Figure 3 (a) σ₀ dependence on the incidence angle for an ocean surface with wind speed of 8 m s⁻¹ for different polarization and for up-wind and cross-wind observations as indicated in the legend. The geophysical model is based on the work by Battaglia et al. (2017). The grey rectangle corresponds to the value expected for the WIVERN. (b) The reduction in σ₀ when moving from nadir to slant observations at 42°.

In contrast, the reflectivity profiles directly measured for the CloudSat and EarthCARE radars (green and red lines, respectively) are much sharper. The EarthCARE radar, in particular, exhibits a very sharp cut-off at approximately 500 m. For the ocean surface, there is a significant drop in σ₀ when transitioning from nadir to slant incidence angles, as demonstrated by spaceborne radar measurements in the Ku and Ka bands (Yamamoto et al., 2020) and airborne measurements in the W band (Battaglia et al., 2017). Results from the geophysical σ₀ model proposed by Battaglia et al. (2017), which accounts for different polarizations and wind directions, are shown in Fig. 3a for a wind speed of 8 m s⁻¹ (a characteristic value over the ocean). It is evident that there is a substantial drop relative to nadir, ranging between 20 and 70 dB (Fig. 3b), with the largest reductions occurring under low-wind conditions when the ocean surface behaves like a near-perfect mirror. Even in these extreme conditions, the surface signal would still be above the thermal noise because the σ₀ in nadir conditions will be approximately 20 dB so that the WIVERN surface profile will look like the blue curve in Fig. 3 reduced by approximately 50 dB = 60 − (20 − 10) dB. For wind speeds around 8 m s⁻¹ (the expected mean value over the ocean), drops exceeding 30 dB are anticipated. The simulated WIVERN return for an ocean surface under such wind conditions corresponds to the dashed blue line in Fig. 2, clearly illustrating the potential of WIVERN observations in mapping hydrometeors within the boundary layer.

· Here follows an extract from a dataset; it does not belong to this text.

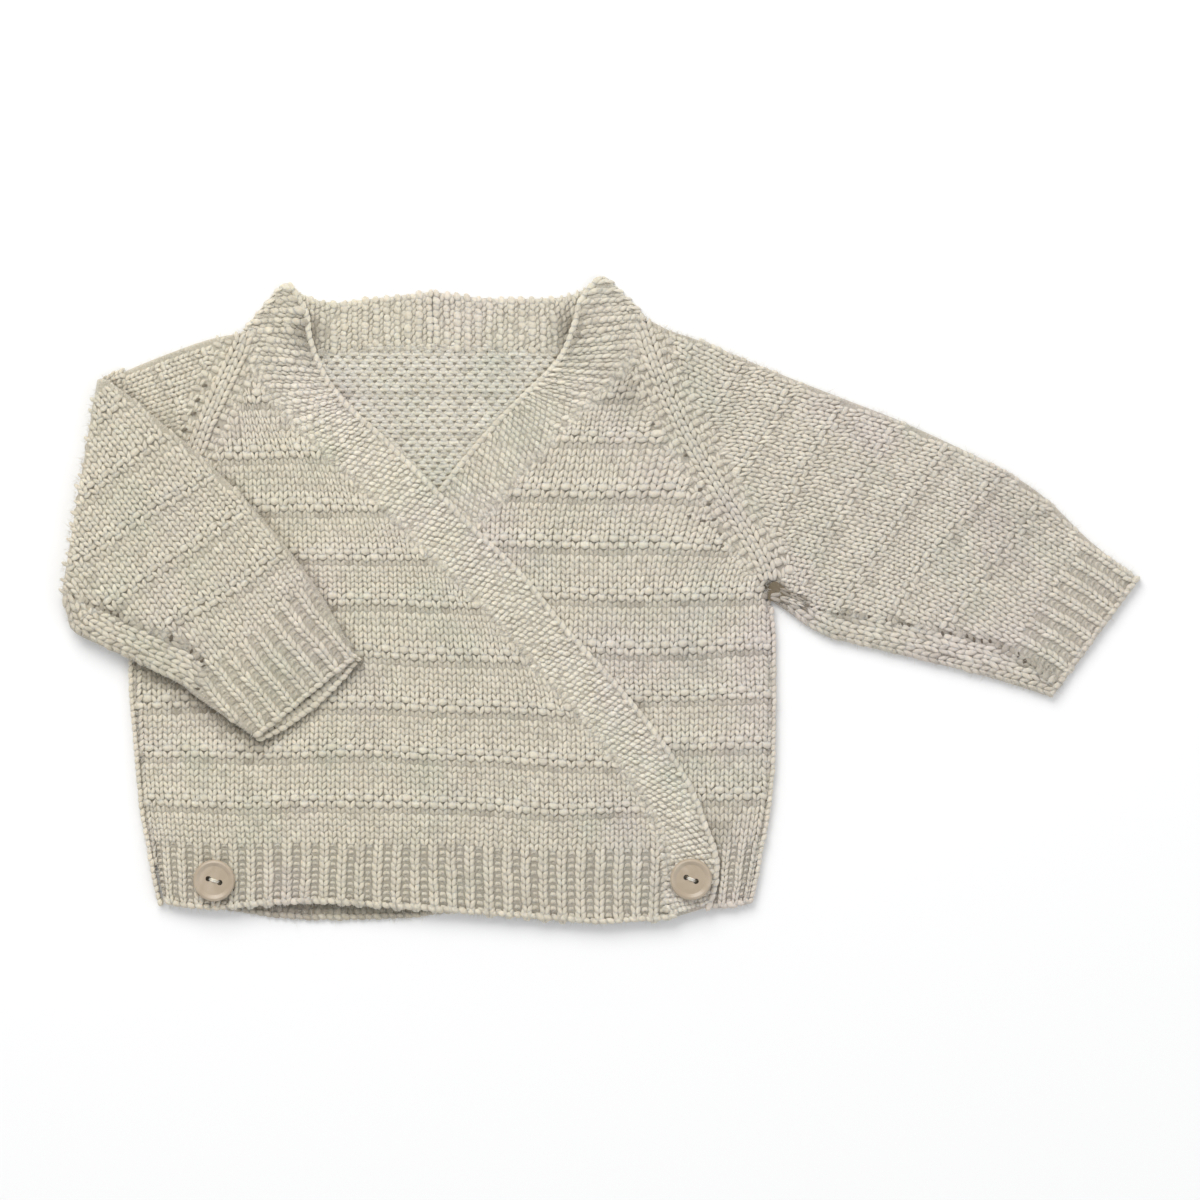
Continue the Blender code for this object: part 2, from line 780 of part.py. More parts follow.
def left_sleeve():
    """The stretched sleeve, in rows that follow its knitting from the raglan head to the cuff."""
    rows = [((row[0], row[1]), (row[2], row[3])) for row in rows_of(LEFT_SLEEVE_ROWS)]
    outer_rows = []
    inner_rows = []

    def middle_at(x, y):
        return BACK_LEVEL + SLEEVE_HALF

    lows = smooth_path([low for low, _ in rows])
    tops = smooth_path([top for _, top in rows])
    levels = [(0.0, 0.0)]
    for row in range(1, len(rows)):
        offsets = rows_of(RIDGE_ROW_SHARES) if row in LEFT_SLEEVE_RIDGES else ((0.0, 0.0),)
        first = row + offsets[0][0]
        if row != OPEN_ROWS:
            levels.append((mix(levels[-1][0], first, 0.5), 0.0))
        levels += [(row + share, rise * RIDGE_HEIGHT) for share, rise in offsets]
    open_count = 0
    for position, ridge_rise in levels:
        is_open = position <= OPEN_ROWS - 1
        low = at_position(lows, position)
        top = at_position(tops, position)
        if is_open:
            low = (x_at(LEFT_SIDE_PATH, low[1]) + LEFT_RAGLAN_GAP, low[1])
        place, width = line_place(low, top, middle_at)
        ribbed_face = 1 if position > CUFF_ROW else 0
        outer_rows.append(sleeve_row(place, width, is_open, ribbed_face, ridge_rise))
        first_loop = not is_open and len(inner_rows) == open_count
        extra_inset = UNDERARM_INSET if first_loop else 0.0
        inner_rows.append(inner_sleeve_row(place, width, is_open, extra_inset))
        open_count += is_open
    return tube(outer_rows, inner_rows, open_count)


def at_position(path, position, steps=8):
    """The point of a smooth path at a position counted in its table's rows."""
    place = position * steps
    index = min(int(place), len(path) - 2)
    return mix(path[index], path[index + 1], place - index)


def right_sleeve():
    """The folded sleeve: flat out to the fold, round it, and back over the front to the cuff."""
    outer_rows = []
    inner_rows = []
    lower_middle = BACK_LEVEL + SLEEVE_HALF

    def upper_middle(x, y):
        return top_level(x, y) + FOLDED_SLEEVE_LIFT + SLEEVE_HALF

    def add(place, width, ribbed_face):
        outer_rows.append(sleeve_row(place, width, False, ribbed_face, 0.0))
        inner_rows.append(inner_sleeve_row(place, width, False))

    to_fold = [((row[0], row[1]), (row[2], row[3])) for row in rows_of(RIGHT_SLEEVE_TO_FOLD)]
    low, top = to_fold[0]
    fold_low, fold_top = to_fold[-1]
    lows = smooth_path([row[0] for row in to_fold])
    tops = smooth_path([row[1] for row in to_fold])
    for step in range(HEAD_STEPS + 1):
        position = step * (len(to_fold) - 1) / HEAD_STEPS
        start = at_position(lows, position)
        end = at_position(tops, position)
        width = math.dist(start, end)
        bow = 1 - step / HEAD_STEPS

        def place(distance, height, start=start, end=end, width=width, bow=bow):
            share = distance / width
            x, y = mix(start, end, share)
            curved = x_at(RIGHT_SIDE_PATH, mix(low[1], top[1], share)) - RIGHT_RAGLAN_GAP
            straight = mix(low[0], top[0], share)
            return x + bow * (curved - straight), y, lower_middle + height

        add(place, width, 0)

    across = (fold_top[0] - fold_low[0], fold_top[1] - fold_low[1])
    fold_width = math.hypot(*across)
    outward = (-across[1] / fold_width, across[0] / fold_width)
    upper_fold = FRONT_LEVEL + FOLDED_SLEEVE_LIFT + SLEEVE_HALF
    axis_height = (lower_middle + upper_fold) / 2
    middle_radius = (upper_fold - lower_middle) / 2
    for angle in FOLD_ANGLES:
        turn = math.radians(angle)

        def place(distance, height, turn=turn):
            x, y = mix(fold_low, fold_top, distance / fold_width)
            radius = middle_radius - height
            reach = radius * math.sin(turn)
            return (x + outward[0] * reach, y + outward[1] * reach,
                    axis_height - radius * math.cos(turn))

        add(place, fold_width, 0)

    from_fold = [((row[0], row[1]), (row[2], row[3])) for row in rows_of(RIGHT_SLEEVE_FROM_FOLD)]
    lows = smooth_path([row[0] for row in from_fold])
    tops = smooth_path([row[1] for row in from_fold])
    last = len(from_fold) - 1
    steps = 2 * last
    for step in range(steps + 1):
        position = last * step / steps
        place, width = line_place(
            at_position(lows, position), at_position(tops, position), upper_middle, -1)
        if step == steps:
            place = overhanging(place, width, at_position(lows, last - 0.5), lows[-1])
        add(place, width, -1 if position > last - 1 else 0)
    return tube(outer_rows, inner_rows, 0)


def overhanging(place, width, before, end):
    """Let the wall underneath reach a little further than the one on top at the folded cuff."""
    length = math.dist(before, end)
    along = ((end[0] - before[0]) / length, (end[1] - before[1]) / length)

    def shifted(distance, height):
        x, y, z = place(distance, height)
        share = distance / width
        edge = min(1.0, 12 * share * (1 - share))
        extra = CUFF_OVERHANG * edge * soft_step((height + 0.1) / 1.0)
        return x + along[0] * extra, y + along[1] * extra, z

    return shifted


# ---- Writing the pieces ----

def new_collection(name, is_hidden):
    """A collection in the scene, left out of renders if it only holds cutters."""
    collection = bpy.data.collections.new(name)
    collection.hide_render = is_hidden
    bpy.context.scene.collection.children.link(collection)
    return collection


def new_material(name, colour, roughness):
    """A plain surface for one piece."""
    material = bpy.data.materials.new(name)
    material.use_nodes = True
    shader = material.node_tree.nodes["Principled BSDF"]
    shader.inputs["Base Color"].default_value = (*colour, 1.0)
    shader.inputs["Roughness"].default_value = roughness
    return material


def write_piece(name, skin, material, collection):
    """Write a skin as a named object with its faces turned outwards."""
    mesh = bpy.data.meshes.new(name)
    points = [tuple(value * MILLIMETRE for value in point) for point in skin["points"]]
    mesh.from_pydata(points, [], skin["faces"])
    mesh.validate()
    shell = bmesh.new()
    shell.from_mesh(mesh)
    bmesh.ops.recalc_face_normals(shell, faces=shell.faces)
    shell.to_mesh(mesh)
    shell.free()
    mesh.shade_smooth()
    mesh.set_sharp_from_angle(angle=math.radians(40))
    mesh.materials.append(material)
    piece = bpy.data.objects.new(name, mesh)
    collection.objects.link(piece)
    return piece


def hole_cutter(name, x, y, height, collection):
    """A round rod that cuts one sewing hole through a button."""
    mesh = bpy.data.meshes.new(name)
    rod = bmesh.new()
    bmesh.ops.create_cone(
        rod, cap_ends=True, segments=20, radius1=HOLE_RADIUS * MILLIMETRE,
        radius2=HOLE_RADIUS * MILLIMETRE, depth=8 * MILLIMETRE)
    rod.to_mesh(mesh)
    rod.free()
    cutter = bpy.data.objects.new(name, mesh)
    cutter.location = (x * MILLIMETRE, y * MILLIMETRE, height * MILLIMETRE)
    cutter.display_type = "WIRE"
    cutter.hide_render = True
    collection.objects.link(cutter)
    return cutter


def button(name, x, y, spacing, turn, material, collection, cutters):
    """A round button with a raised rim and two sewing holes, lying on the rib."""
    rest = max(
        top_level(x + BUTTON_RADIUS * math.cos(angle), y + BUTTON_RADIUS * math.sin(angle))
        for angle in (index * math.pi / 6 for index in range(12)))
    rest += WALL + RIB_HEIGHT + SEAM_GAP
    mesh = bpy.data.meshes.new(name)
    profile = [
        (share * BUTTON_RADIUS * MILLIMETRE, 0.0, height * MILLIMETRE)
        for share, height in rows_of(BUTTON_PROFILE)]
    mesh.from_pydata(profile, [(i, i + 1) for i in range(len(profile) - 1)], [])
    piece = bpy.data.objects.new(name, mesh)
    piece.location = (x * MILLIMETRE, y * MILLIMETRE, rest * MILLIMETRE)
    mesh.materials.append(material)
    collection.objects.link(piece)
    lathe = piece.modifiers.new("lathe", "SCREW")
    lathe.axis = "Z"
    lathe.steps = BUTTON_STEPS
    lathe.render_steps = BUTTON_STEPS
    lathe.use_merge_vertices = True
    lathe.merge_threshold = 0.00001
    lathe.use_normal_calculate = True
    angle = math.radians(turn)
    for side in (-1, 1):
        reach = side * spacing / 2
        cutter = hole_cutter(
            f"{name}_hole_{'a' if side < 0 else 'b'}",
            x + reach * math.cos(angle), y + reach * math.sin(angle), rest + 1, cutters)
        cut = piece.modifiers.new(cutter.name, "BOOLEAN")
        cut.operation = "DIFFERENCE"
        cut.solver = "EXACT"
        cut.object = cutter
    return piece


for old in list(bpy.data.objects):
    bpy.data.objects.remove(old, do_unlink=True)

PARTS = new_collection("baby_cardigan", False)
CUTTERS = new_collection("cutters", True)

CREAM = (0.62, 0.56, 0.44)
BUTTON_BEIGE = (0.44, 0.35, 0.25)

PIECES = (
    ("back", back),
    ("left_front", left_front),
    ("right_front", right_front),
    ("left_sleeve", left_sleeve),
    ("right_sleeve", right_sleeve),
    ("left_band", left_band),
    ("right_band", right_band),
)
for piece_name, make in PIECES:
    write_piece(piece_name, make(), new_material(f"{piece_name}_wool", CREAM, 0.9), PARTS)
for piece_name, centre_x, centre_y, hole_spacing, hole_turn in rows_of(BUTTONS):
    button(
        piece_name, centre_x, centre_y, hole_spacing, hole_turn,
        new_material(f"{piece_name}_plastic", BUTTON_BEIGE, 0.45), PARTS, CUTTERS)
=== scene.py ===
# %% [markdown]
# # A hand-knitted baby cardigan, laid out flat
#
# This lesson dresses a plain solid model of a baby's wrap cardigan. The solids give the true sizes
# and levels: a back, two fronts that cross, two sleeves, two garter stitch bands and two buttons.
# Here each knitted solid is replaced by a thin cloth shell with real stitches laid on it, loop by
# loop, because wool seen from close by is a relief of yarn and not a flat, printed cloth.

import bpy
import numpy as np
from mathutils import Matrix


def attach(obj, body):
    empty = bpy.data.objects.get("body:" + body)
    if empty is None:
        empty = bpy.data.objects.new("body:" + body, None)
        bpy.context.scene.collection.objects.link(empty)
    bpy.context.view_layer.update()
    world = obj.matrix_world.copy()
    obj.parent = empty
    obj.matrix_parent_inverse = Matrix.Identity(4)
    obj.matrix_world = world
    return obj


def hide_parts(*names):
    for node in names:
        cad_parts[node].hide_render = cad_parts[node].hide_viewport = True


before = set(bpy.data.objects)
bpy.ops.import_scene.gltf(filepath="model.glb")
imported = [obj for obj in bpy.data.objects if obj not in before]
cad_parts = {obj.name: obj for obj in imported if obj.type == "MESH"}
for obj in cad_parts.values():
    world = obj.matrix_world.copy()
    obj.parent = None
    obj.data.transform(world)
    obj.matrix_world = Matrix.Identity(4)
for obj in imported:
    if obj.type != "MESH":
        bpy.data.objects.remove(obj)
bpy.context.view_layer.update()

MM = 0.001

# %% [markdown]
# ## Curves and heights
#
# Every edge of the garment is a smooth curve through a few measured points, in millimetres, with X
# across the garment, Y from the hem to the neck and Z up from the table. A Catmull-Rom curve suits
# cloth, because it passes through its points and bends softly between them.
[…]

The profiles shown in Fig. 2 are ideal; for CloudSat and EarthCARE, real reflectivity signals can be simulated by using a standard pulse pair processing (Kollias et al., 2014), whereas, for the WIVERN, they can be generated according to the method proposed by Battaglia et al. (2025), which takes into account the polarization diversity pulse sequence envisaged for the WIVERN with H and V pairs closely transmitted (with a separation of 20 µs) and with pairs transmitted every 250 µs (Battaglia et al., 2013). In the following, only ideal profiles will be considered, with sensitivity levels of −22.5, −28, and −35 dBZ for the WIVERN, CloudSat, and EarthCARE, respectively.

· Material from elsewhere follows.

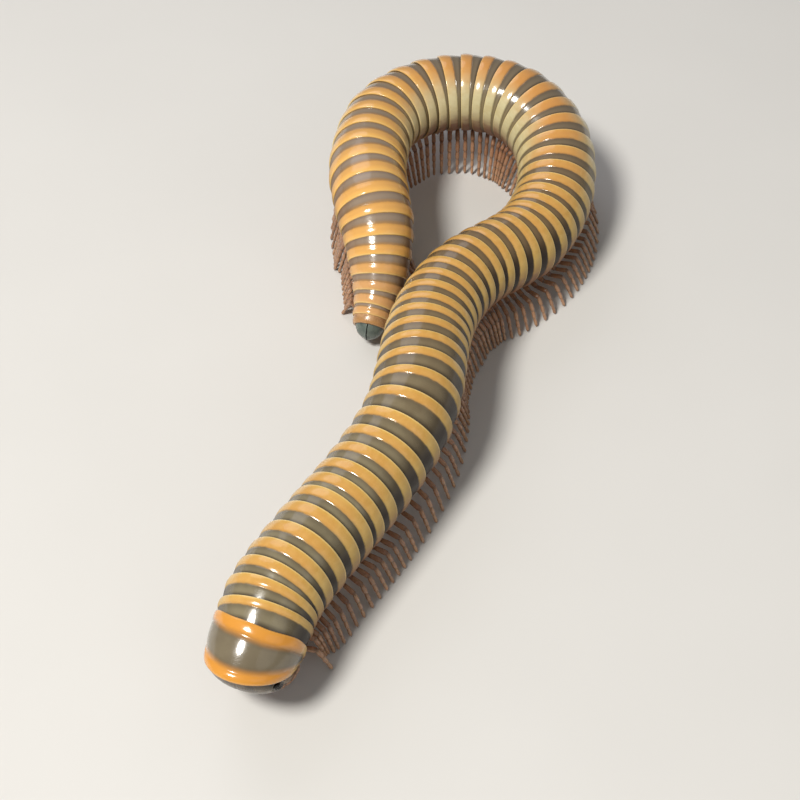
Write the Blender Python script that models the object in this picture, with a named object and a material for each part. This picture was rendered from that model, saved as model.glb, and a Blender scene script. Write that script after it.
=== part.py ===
"""A banded, cylindrical millipede standing at life size in a loose hook, its tail laid beside its middle.

Lengths are in millimetres and become metres in the meshes. +Z is up and the floor is z = 0. The origin
is on the floor at the centre of the whole animal. The body is a tube round one smooth axis that runs
from the neck to the tail, and a place on it is given by its distance along that axis, "along". A turn
round the body is 0 at the back and grows towards the animal's left.
"""

import math

import bmesh
import bpy
import numpy as np
from mathutils import Vector, geometry

MM = 0.001
UP = Vector((0.0, 0.0, 1.0))

# Body axis, from the neck to the tail
BODY_AXIS = (
    (-14.2, -34.02, 4.65),
    (-13.25, -31.52, 5.8),
    (-12.3, -28.82, 6.5),
    (-10.0, -24.82, 6.7),
    (-4.9, -16.52, 6.6),
    (-1.9, -10.32, 7.4),
    (-0.4, -1.62, 7.4),
    (1.3, 3.28, 7.1),
    (3.9, 7.18, 6.8),
    (9.3, 12.68, 5.9),
    (12.1, 18.88, 6.2),
    (12.2, 25.08, 7.3),
    (9.3, 29.88, 8.3),
    (4.4, 32.28, 8.3),
    (-0.8, 31.48, 8.1),
    (-4.7, 27.48, 8.1),
    (-6.0, 20.68, 8.3),
    (-5.6, 15.48, 8.2),
    (-5.0, 12.38, 7.1),
    (-4.8, 9.58, 5.3),
    (-5.0, 7.28, 3.6),
    (-5.5, 5.38, 2.4),
)
AXIS_STEPS = 24  # straight steps between two points of the axis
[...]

3 Forward modelling for radar reflectivity and signal-to-clutter ratio profiles

Sun-synchronous orbits of the A-Train (local time: 02:00) are used to sample the natural variability of precipitation, water vapour, temperature, and surface conditions. The Cloud, Aerosol and Precipitation from mulTiple Instruments using a VAriational TEchnique (CAPTIVATE) algorithm (Mason et al., 2023; Courtier et al., 2024) retrieves microphysical properties (mass content and characteristic size) of ice, rain, and cloud hydrometeors at a vertical resolution of 60 m and an along-track horizontal resolution of 1.5 km from the CloudSat CPR, the Cloud-Aerosol Lidar with Orthogonal Polarization (CALIOP), and the Moderate Resolution Imaging Spectroradiometer (MODIS) radiometer observations. Mass contents are provided for each hydrometeor class; characteristic sizes are available only for ice and rain. Using as input the microphysical properties, the single-scattering properties, specifically the effective reflectivities $z_{\mathrm{e}}^{\mathrm{hydro}}\left(z\right)$ (in linear units, mm⁶ m⁻³), and the extinction coefficient $k_{\mathrm{ext}}^{\mathrm{hydro}}\left(z\right)$ are computed by interpolation of the profiles with a dataset of existing lookup tables. Furthermore, co-located profiles of temperature, pressure, and relative humidity from the European Centre for Medium-Range Weather Forecasts (ECMWF) reanalysis are used to compute gas attenuation $k_{\mathrm{ext}}^{\mathrm{gas}}\left(z\right)$.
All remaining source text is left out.